Todo o atendimento de Miguel é gratuito. A iniciativa é colocada em prática com recursos provenientes do Programa Nacional de Apoio à Atenção da Saúde da Pessoa com Deficiência (Pronas) e atende crianças e adolescentes de Curitiba e municípios da região metropolitana. O projeto tem cem vagas disponíveis e, atualmente, atende 60 pacientes.
Tratamento
O tratamento do autismo está centrado em terapias voltadas ao aumento do potencial do desenvolvimento social e comunicação da criança, redução de danos no funcionamento intelectual, melhora da qualidade de vida e desenvolvimento da autonomia. Em alguns casos, há indicação para o uso de medicamentos.

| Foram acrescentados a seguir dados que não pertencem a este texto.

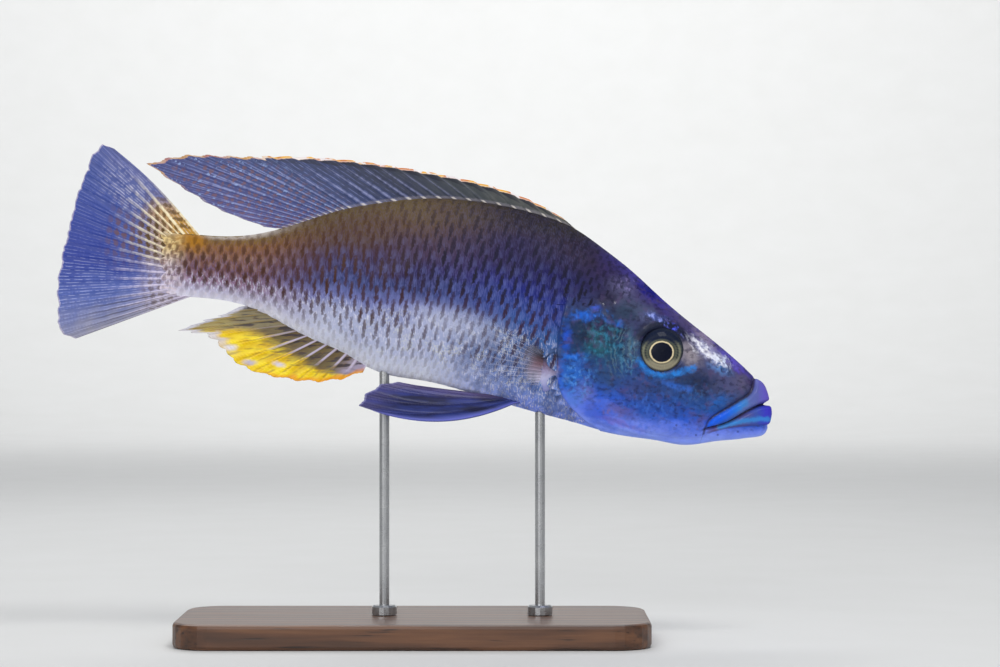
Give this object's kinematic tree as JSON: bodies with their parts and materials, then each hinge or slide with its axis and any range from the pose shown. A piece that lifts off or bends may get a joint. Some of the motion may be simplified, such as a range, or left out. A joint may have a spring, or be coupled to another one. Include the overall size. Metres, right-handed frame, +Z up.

“É sempre importante observar não somente as dificuldades, mas também as potencialidades da criança e do adolescente. Por exemplo, uma pessoa que tem dificuldade de comunicação pode desempenhar atividades instrumentais de uma maneira muito à frente do seu desenvolvimento. O importante é que a gente consiga dar esse apoio e fornecer o tratamento que ela precisa”, ressalta a psiquiatra Jaqueline Cenci, que coordena o Integra.
O neurologista do Pequeno Príncipe destaca ainda que há três critérios fundamentais do tratamento terapêutico para crianças com TEA: a aplicação de terapias específicas para o autismo (um dos métodos mais consagrados é a Análise do Comportamento Aplicada – ABA, em inglês); o início precoce do tratamento para obtenção de melhores resultados em longo prazo; e a sua realização de maneira intensiva, com um programa terapêutico que incorpore, no mínimo, de cinco a dez sessões por semana.
O tratamento deve ser multidisciplinar e envolver, além de um pediatra, psicólogo, fonoaudiólogo e terapeuta ocupacional. De forma complementar, outras terapias podem ser desenvolvidas, como musicoterapia, terapias relacionais e psicoterapia.
O neurologista reforça que as crianças podem apresentar dificuldades de interação social, que são consideradas normais em alguns momentos. Mas, se houver uma suspeita de atraso no desenvolvimento, será essencial investigar e iniciar o tratamento o quanto antes, pois ele oportuniza ganhos importantes no desenvolvimento neuropsicomotor das crianças.